South Africa is a vibrant, unique and expressive country. Nothing embellishes this more than the vuvuzela debate. The vuvuzela is a brightly coloured, plastic horn-like instrument which is blown like a trumpet. During the recent Confederations Cup, FIFA received many complaints from broadcasters and players on the field because of the noise thousands of these horns produce in a stadium. After lengthy discussions, FIFA conceded that the vuvuzela and the makarapa can be wielded and worn inside stadiums during the 2010 World Cup.
The makarapa is another proudly South African soccer relic. It is a modified mine helmet which a dedicated South African soccer supporter will spend hours individualising and embellishing. It is often worn with other adornments such as giant sunglasses or mine boots, and creates a wonderfully energetic South African atmosphere during soccer matches.
South Africa has more than enough soccer stadiums to successfully host the tournament. Ten venues have been confirmed in nine cities across South Africa. The nine cities in which games will be played is the Mother City of Cape Town, the South coast city of Durban, the City of Gold that is Johannesburg and Mangaung / Bloemfontein, Nelson Mandela Bay / Port Elizabeth, Nelspruit, Polokwane, Rustenburg and Tshwane / Pretoria.
As with much of the infrastructure development in South Africa, soccer stadiums have received a massive facelift. Most notably is Soccer City in Johannesburg, which will now look like a traditional African cooking and drinking calabash. As the biggest stadium in Africa it will be the proud legacy of Soccer World Cup 2010 long after the event is over. This stadium in Johannesburg will hold the opening match as well as the finals.
Millions of dollars are currently being spent on upgrading and creating transport solutions. Much interest is centred around the revolutionary Gautrain system (from the words Gauteng and train) that connects Pretoria, O.R. Thambo International Airport, Sandton and Johannesburg. Roads, rail- and bus-routes are all being upgraded and integrated to provide a seamless transport system around Johannesburg. The use of an electronic ticketing system will also be implemented to allow commuters to use one ticket for public transport.

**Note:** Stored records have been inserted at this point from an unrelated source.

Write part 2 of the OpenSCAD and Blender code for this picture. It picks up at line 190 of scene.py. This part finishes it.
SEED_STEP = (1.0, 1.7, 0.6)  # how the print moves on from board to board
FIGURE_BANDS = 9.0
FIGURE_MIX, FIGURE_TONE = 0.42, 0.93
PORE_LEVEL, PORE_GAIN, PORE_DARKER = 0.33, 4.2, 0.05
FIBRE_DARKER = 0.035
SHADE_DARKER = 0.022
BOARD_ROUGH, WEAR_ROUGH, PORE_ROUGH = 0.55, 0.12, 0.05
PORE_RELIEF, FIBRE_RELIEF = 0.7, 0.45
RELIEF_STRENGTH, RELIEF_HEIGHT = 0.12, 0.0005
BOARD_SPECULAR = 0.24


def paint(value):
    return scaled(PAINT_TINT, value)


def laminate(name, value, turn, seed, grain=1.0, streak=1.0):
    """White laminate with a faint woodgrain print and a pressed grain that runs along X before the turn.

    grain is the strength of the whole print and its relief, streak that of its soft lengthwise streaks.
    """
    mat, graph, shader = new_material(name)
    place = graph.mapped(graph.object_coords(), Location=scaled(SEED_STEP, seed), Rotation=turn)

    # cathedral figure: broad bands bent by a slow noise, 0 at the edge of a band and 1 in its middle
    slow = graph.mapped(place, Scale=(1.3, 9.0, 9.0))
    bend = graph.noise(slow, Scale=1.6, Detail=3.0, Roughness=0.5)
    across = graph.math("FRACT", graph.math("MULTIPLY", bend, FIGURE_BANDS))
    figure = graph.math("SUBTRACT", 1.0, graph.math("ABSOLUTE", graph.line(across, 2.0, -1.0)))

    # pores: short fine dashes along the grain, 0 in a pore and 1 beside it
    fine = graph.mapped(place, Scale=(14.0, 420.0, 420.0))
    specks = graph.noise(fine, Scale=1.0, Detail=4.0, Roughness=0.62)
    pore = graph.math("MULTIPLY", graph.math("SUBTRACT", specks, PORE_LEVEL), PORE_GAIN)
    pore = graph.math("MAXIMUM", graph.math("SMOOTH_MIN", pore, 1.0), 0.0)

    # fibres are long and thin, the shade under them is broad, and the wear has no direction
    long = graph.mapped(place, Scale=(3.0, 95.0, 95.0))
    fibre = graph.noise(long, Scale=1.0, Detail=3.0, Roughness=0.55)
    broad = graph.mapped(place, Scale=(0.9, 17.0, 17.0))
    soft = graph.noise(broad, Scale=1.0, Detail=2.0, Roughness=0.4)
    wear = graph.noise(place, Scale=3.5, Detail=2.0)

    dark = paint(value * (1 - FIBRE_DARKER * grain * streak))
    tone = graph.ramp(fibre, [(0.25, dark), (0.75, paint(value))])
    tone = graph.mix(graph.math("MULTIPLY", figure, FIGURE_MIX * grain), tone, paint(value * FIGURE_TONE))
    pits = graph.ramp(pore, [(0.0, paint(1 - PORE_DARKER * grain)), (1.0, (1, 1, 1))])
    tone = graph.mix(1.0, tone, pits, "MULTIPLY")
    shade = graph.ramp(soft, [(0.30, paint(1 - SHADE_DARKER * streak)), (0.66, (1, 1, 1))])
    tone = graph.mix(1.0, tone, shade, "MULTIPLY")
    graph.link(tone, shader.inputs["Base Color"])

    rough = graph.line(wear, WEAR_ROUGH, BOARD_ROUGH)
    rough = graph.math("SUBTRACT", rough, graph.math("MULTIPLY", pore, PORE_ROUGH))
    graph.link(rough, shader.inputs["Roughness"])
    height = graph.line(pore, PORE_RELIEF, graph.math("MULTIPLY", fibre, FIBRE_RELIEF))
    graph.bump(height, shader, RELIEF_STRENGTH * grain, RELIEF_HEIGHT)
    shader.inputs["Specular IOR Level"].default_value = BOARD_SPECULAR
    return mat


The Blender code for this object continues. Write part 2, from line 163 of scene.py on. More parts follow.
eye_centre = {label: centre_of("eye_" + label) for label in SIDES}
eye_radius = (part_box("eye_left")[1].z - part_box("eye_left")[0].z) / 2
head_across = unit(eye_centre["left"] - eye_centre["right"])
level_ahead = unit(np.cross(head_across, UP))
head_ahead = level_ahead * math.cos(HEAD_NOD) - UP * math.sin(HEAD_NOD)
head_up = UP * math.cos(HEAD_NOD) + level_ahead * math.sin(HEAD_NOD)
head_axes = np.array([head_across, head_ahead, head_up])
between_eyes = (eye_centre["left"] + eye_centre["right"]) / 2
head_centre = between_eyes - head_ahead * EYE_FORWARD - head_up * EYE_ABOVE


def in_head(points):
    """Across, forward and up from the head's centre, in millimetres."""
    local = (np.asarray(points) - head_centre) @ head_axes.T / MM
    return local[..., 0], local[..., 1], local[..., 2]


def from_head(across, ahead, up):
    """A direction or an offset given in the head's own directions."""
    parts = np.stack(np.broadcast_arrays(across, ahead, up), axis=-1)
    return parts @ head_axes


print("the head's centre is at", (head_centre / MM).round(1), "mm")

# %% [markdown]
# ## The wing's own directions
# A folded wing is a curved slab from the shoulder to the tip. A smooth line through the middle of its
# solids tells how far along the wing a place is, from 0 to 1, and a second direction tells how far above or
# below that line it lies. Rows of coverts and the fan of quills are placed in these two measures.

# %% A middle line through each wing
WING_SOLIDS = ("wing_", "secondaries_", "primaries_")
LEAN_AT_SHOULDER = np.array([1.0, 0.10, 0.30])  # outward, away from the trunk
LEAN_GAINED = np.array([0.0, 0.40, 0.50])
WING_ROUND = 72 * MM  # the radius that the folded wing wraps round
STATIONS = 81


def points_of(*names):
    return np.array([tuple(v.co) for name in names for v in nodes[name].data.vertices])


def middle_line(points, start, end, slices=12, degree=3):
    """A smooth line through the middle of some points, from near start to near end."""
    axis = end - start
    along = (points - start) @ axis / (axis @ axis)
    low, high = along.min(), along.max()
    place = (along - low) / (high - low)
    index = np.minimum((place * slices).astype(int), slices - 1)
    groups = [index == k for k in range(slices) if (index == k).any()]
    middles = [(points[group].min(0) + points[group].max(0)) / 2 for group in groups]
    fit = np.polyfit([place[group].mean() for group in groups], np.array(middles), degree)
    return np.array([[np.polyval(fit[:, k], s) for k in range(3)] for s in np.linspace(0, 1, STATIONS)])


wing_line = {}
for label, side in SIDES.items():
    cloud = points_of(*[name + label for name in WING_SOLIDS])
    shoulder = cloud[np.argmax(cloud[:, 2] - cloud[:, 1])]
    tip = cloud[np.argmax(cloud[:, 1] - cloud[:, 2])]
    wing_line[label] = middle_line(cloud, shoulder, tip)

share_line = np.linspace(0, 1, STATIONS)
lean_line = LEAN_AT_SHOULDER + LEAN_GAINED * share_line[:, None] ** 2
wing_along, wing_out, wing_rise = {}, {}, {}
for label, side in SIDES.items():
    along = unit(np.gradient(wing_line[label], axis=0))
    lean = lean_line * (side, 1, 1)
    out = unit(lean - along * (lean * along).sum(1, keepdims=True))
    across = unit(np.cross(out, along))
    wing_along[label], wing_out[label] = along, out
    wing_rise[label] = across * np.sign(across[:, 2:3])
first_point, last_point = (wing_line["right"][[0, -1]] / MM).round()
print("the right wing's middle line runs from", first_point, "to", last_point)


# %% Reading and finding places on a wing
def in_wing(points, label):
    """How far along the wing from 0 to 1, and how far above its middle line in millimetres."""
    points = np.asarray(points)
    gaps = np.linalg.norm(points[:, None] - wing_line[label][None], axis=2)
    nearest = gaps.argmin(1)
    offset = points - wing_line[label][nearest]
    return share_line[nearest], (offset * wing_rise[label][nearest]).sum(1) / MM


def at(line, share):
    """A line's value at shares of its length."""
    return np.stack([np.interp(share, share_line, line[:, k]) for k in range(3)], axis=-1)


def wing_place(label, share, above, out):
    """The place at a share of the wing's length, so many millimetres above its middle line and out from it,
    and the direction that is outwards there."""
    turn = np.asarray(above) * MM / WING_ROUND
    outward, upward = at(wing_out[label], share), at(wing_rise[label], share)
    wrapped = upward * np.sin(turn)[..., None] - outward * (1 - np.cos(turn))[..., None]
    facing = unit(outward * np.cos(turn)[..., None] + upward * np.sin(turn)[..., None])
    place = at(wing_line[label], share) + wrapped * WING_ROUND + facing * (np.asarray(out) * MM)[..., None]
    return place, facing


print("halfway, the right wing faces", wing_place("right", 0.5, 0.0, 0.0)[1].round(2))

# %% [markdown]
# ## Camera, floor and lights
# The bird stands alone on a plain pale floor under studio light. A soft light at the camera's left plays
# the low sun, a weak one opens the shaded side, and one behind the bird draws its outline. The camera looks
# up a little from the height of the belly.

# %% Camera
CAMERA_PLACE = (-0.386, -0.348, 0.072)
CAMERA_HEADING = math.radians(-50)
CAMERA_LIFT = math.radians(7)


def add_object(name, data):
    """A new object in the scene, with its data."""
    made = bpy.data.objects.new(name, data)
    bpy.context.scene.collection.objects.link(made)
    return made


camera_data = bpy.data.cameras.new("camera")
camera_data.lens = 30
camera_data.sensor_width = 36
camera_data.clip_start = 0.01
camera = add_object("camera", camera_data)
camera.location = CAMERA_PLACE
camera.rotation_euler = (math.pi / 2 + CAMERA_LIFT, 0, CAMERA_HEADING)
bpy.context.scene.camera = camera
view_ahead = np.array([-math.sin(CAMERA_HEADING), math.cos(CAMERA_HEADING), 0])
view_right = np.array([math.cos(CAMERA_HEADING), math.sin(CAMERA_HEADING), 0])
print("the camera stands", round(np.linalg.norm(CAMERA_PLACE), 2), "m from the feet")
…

Johannesburg is often called Egoli, or the City of Gold, because it developed out of the gold rush in the late 19th century. Today it is a vibrant, modern African city where traditional herbalist shops proudly stand their ground against massive modern steel and glass skyscrapers. The recent inner-city renewal drive has been extremely successful, with the inner city now becoming home to a new generation of slick executives and trendy city dwellers. It is a city alive with theatres, restaurants, hotels and party spots which spill over into the popular tourist hotspots of Rosebank and Sandton on its edges.
South Africans are known for their sunny smiles. From homely bed and breakfast establishments to five star hotels, a friendly South African smile will greet you whenever you check-in. South Africans are warm and helpful and generally very interested in new people and cultures. As the melting pot of more than eleven official cultures and languages they have, after all, had more than enough practice!
To book accommodation over the internet or through travel agencies is easy and hassle-free. South Africa has more than 80 000 graded rooms at present (a lot more than the 55 000 graded rooms required by FIFA). But as with any mayor event, it is advisable to book well in advance to guarantee the most favourable lodgings and rates.
South Africa is a great value-for-money destination. The South African currency is Rand, which at the moment (August 2009) trades at about R 8.00 (eight Rand) to $1 or R 11.00 (eleven rand) to €1. Food and drinks at restaurants are generally affordable, come in large portions and offer good value. Food and drinks from supermarkets offer even better value.
Safety and security will be a major focus in the upcoming Soccer World Cup 2010. South Africa is known for violent crime, so government and stakeholders have taken a no-tolerance approach to crime. Various anti-crime initiatives have been launched, with a massive investment made to boost South Africa’s crime-fighting infrastructure (including crowd-control and anti-terrorism measures). Experts from around the world are training a dedicated police force of 41 000 officers that will be deployed during the World Cup.
Visitors are encouraged to make clear arrangements beforehand, to walk in groups and not to display obvious signs of wealth such as dangling cameras, cell phones and golden jewellery. Knowing where you are going and not being distracted by an open map will guarantee safer travel.
On the topic of maps: using a recent map of South Africa is crucial. Many street, city and place names have been changed to reflect the new democracy. The roads in big cities have also changed drastically due to infrastructure upgrades. As such, older maps are no longer accurate. When name changes are very recent, both the old and new names are usually displayed to lessen confusion.
Soccer World Cup 2010 happens in the South African winter. This means daytime temperatures are mild and temperate, although nighttimes are cold. The northern parts of the country are usually dry during winter, with the more southern Cape region receiving winter rainfall. However, 2009 has been one of the wettest winters in years, with showers covering the country for days on-end. So taking raingear is advisable regardless of which part of the country you will be visiting.
Some parts of South Africa are also classified as malaria-areas. Luckily, malaria is more common in the summer, so when visiting for example the Kruger National Park in winter the risk is greatly reduced. Before travelling, please check if specific inoculations are required.